──────── EXTRACTED DATA ────────

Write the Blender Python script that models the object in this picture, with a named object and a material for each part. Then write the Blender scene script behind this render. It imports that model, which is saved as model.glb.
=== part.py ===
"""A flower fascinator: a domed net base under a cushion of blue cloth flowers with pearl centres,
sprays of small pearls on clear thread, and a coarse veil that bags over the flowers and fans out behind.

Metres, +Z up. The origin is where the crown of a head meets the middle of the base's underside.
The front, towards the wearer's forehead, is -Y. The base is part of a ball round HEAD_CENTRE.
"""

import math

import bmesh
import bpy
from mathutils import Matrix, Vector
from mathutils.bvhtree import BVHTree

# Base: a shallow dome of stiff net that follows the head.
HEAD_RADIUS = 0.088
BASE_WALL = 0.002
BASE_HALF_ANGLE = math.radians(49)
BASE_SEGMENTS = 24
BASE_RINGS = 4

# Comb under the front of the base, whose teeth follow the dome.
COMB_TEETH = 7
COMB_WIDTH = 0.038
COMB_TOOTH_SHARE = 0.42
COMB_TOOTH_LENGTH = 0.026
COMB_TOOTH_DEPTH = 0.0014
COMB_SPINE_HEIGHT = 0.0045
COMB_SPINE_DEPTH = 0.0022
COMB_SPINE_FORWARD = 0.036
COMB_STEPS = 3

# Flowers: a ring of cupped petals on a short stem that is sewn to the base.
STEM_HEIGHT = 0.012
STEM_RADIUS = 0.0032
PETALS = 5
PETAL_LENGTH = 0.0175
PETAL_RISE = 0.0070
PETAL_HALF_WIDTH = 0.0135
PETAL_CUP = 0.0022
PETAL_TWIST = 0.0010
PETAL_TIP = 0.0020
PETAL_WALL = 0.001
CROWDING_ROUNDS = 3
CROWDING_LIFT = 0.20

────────
──────── EXTRACTED DATA ────────

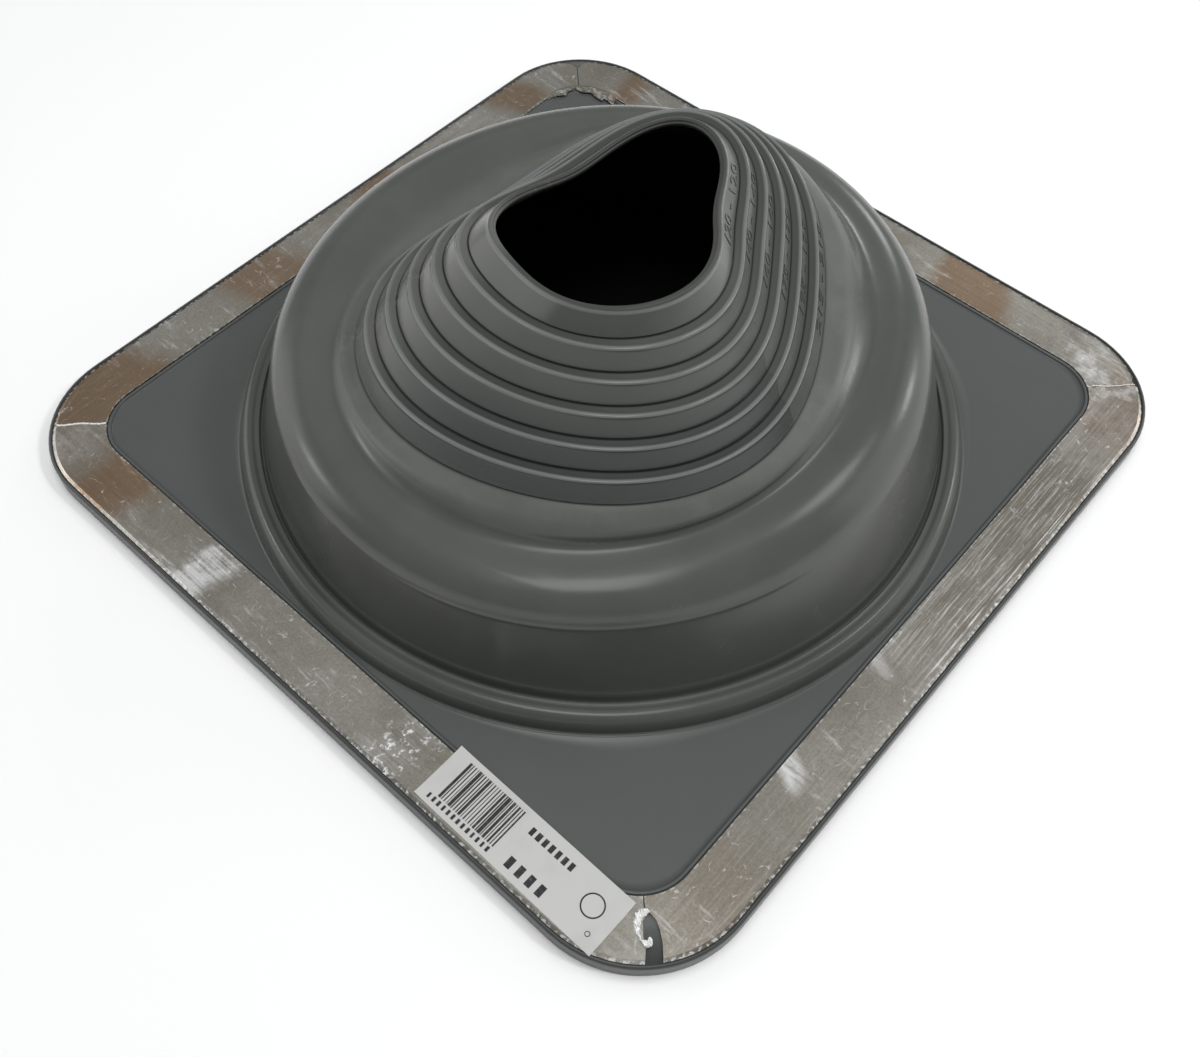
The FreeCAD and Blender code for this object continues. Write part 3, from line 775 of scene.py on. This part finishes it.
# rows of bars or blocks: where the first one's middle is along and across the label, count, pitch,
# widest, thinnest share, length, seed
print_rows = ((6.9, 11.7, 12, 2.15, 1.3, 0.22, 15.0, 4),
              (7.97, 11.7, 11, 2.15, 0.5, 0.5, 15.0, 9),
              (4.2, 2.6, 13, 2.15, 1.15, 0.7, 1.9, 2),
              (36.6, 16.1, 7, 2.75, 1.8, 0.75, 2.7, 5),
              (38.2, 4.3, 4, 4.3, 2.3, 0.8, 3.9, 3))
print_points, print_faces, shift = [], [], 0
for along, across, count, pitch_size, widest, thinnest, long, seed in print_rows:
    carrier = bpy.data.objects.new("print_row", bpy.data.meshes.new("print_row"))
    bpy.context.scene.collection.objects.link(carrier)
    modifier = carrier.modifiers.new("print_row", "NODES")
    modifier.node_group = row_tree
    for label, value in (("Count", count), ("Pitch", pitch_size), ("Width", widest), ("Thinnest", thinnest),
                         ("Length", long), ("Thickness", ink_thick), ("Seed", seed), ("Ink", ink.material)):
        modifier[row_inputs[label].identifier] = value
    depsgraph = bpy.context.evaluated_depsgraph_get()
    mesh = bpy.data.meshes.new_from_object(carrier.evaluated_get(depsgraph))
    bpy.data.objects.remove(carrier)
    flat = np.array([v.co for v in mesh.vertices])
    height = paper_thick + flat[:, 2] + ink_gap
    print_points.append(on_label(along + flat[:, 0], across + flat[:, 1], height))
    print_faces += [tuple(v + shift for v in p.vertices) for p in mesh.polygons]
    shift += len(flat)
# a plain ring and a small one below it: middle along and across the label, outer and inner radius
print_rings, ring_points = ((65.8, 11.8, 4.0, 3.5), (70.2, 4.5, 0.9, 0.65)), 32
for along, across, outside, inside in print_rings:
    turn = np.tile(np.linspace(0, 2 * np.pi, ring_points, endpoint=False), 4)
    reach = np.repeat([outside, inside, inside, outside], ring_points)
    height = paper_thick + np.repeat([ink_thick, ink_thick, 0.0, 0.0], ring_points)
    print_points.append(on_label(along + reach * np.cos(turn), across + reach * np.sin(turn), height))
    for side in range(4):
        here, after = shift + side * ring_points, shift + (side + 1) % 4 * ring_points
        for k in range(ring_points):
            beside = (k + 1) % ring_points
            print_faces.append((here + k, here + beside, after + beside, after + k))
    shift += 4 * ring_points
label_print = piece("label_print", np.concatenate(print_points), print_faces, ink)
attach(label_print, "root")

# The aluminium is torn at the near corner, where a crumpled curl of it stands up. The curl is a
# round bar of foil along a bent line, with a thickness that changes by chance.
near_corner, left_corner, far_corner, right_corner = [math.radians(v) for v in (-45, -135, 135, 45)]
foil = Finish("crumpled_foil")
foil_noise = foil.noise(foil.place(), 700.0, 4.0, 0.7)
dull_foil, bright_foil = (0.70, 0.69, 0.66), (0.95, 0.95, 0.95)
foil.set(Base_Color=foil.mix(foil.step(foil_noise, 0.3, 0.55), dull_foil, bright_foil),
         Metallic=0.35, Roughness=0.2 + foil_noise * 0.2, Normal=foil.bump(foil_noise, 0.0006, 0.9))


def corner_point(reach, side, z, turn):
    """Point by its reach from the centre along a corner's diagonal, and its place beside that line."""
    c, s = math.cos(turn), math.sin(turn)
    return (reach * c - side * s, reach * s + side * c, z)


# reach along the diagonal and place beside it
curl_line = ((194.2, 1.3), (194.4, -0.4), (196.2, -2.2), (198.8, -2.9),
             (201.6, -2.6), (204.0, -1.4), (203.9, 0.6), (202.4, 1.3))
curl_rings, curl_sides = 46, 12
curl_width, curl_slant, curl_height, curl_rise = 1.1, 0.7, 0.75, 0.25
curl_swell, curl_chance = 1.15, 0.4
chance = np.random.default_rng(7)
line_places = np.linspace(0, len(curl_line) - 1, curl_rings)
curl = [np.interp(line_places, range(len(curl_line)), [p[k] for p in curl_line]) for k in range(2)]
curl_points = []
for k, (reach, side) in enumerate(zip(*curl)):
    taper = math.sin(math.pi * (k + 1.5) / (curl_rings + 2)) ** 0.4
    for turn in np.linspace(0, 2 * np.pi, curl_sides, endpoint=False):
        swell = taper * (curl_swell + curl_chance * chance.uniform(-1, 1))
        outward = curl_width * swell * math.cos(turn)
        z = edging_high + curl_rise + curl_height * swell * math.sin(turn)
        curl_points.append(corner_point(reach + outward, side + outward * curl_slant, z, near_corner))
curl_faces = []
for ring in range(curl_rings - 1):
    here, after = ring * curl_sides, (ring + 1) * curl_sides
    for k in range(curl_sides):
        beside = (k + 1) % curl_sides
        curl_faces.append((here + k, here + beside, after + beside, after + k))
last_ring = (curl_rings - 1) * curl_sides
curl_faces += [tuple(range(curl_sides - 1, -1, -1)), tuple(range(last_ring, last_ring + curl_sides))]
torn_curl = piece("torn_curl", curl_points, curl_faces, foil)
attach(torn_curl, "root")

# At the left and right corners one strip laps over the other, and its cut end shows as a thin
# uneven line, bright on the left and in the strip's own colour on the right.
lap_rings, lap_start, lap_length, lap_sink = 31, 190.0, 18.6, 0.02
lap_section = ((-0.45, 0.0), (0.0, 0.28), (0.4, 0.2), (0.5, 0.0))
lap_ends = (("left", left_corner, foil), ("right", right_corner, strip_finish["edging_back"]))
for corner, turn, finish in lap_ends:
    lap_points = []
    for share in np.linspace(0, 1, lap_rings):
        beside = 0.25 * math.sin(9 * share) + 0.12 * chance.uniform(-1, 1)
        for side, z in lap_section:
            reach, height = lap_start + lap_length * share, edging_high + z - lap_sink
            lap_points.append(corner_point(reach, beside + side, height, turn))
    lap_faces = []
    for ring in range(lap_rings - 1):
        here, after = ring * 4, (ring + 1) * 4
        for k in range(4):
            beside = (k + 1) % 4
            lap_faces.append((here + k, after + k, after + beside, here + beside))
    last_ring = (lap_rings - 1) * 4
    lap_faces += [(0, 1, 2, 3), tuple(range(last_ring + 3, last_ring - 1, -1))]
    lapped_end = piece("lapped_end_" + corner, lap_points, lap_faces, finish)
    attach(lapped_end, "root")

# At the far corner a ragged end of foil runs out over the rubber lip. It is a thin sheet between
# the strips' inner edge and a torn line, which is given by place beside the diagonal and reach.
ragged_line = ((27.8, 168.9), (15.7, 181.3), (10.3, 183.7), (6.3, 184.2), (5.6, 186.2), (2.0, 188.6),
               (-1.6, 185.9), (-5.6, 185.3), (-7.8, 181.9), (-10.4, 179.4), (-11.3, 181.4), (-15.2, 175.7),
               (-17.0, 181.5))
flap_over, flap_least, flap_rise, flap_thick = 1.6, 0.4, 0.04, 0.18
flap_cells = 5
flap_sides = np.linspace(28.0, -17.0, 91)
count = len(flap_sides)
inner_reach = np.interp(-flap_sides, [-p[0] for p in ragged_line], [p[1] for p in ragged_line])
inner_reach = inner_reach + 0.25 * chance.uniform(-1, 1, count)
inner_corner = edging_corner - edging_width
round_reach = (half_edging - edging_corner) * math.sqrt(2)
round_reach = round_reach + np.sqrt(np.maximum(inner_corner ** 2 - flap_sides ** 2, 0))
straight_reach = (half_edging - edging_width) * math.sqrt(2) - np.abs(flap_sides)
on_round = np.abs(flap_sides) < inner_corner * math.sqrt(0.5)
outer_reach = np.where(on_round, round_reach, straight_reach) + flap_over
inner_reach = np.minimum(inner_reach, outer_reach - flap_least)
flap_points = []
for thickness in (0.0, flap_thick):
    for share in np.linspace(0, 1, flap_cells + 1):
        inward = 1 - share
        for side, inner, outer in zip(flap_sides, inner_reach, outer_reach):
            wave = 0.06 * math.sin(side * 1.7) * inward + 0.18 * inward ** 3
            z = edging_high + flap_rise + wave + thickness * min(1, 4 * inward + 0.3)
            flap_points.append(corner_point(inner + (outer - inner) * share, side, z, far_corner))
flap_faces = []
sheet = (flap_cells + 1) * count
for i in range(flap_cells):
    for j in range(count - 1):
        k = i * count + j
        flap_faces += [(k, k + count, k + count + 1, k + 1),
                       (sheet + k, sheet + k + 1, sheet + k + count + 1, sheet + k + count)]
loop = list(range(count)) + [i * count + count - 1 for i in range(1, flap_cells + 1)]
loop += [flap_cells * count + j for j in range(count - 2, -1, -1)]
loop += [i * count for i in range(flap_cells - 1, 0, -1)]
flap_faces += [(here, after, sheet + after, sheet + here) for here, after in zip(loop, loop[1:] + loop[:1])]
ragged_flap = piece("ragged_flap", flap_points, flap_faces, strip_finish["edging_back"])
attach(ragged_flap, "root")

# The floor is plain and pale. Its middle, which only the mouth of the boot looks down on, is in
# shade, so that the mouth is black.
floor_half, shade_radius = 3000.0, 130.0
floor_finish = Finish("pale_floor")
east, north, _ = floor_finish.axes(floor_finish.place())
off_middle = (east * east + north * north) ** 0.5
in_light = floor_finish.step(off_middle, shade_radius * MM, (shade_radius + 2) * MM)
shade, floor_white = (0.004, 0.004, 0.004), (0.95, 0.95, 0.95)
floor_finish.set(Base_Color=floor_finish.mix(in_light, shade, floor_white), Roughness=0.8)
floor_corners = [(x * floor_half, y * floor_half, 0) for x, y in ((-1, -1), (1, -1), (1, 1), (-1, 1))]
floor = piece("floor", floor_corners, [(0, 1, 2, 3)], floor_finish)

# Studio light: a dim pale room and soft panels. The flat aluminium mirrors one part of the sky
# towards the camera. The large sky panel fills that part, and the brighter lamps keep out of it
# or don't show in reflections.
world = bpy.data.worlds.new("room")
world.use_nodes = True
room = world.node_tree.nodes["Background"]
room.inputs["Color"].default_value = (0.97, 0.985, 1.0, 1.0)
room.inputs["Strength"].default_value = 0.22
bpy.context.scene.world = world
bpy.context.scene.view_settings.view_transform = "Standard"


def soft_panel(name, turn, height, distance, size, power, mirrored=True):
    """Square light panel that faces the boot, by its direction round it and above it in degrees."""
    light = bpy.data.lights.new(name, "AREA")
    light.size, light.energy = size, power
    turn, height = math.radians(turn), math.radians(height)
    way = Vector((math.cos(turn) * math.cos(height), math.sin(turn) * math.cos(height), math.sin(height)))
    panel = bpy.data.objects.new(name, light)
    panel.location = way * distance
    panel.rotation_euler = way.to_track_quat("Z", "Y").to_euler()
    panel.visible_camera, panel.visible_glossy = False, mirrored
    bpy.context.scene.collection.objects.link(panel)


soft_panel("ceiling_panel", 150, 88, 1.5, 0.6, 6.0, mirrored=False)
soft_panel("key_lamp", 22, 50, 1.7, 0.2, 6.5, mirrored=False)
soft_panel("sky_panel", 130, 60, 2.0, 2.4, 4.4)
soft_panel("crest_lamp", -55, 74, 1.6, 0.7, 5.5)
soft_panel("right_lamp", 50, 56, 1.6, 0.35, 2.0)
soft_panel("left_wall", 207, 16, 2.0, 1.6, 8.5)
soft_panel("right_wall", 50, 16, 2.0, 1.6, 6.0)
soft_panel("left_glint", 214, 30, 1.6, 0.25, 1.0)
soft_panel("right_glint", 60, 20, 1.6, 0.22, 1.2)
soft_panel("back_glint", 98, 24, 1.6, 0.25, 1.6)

────────

[GIVEN TASK]: In the records above, find each line holding "material" and copy it.

[OUTPUT FOR THIS TASK]:
Write the Blender Python script that models the object in this picture, with a named object and a material for each part. Then write the Blender scene script behind this render. It imports that model, which is saved as model.glb.
                         ("Length", long), ("Thickness", ink_thick), ("Seed", seed), ("Ink", ink.material)):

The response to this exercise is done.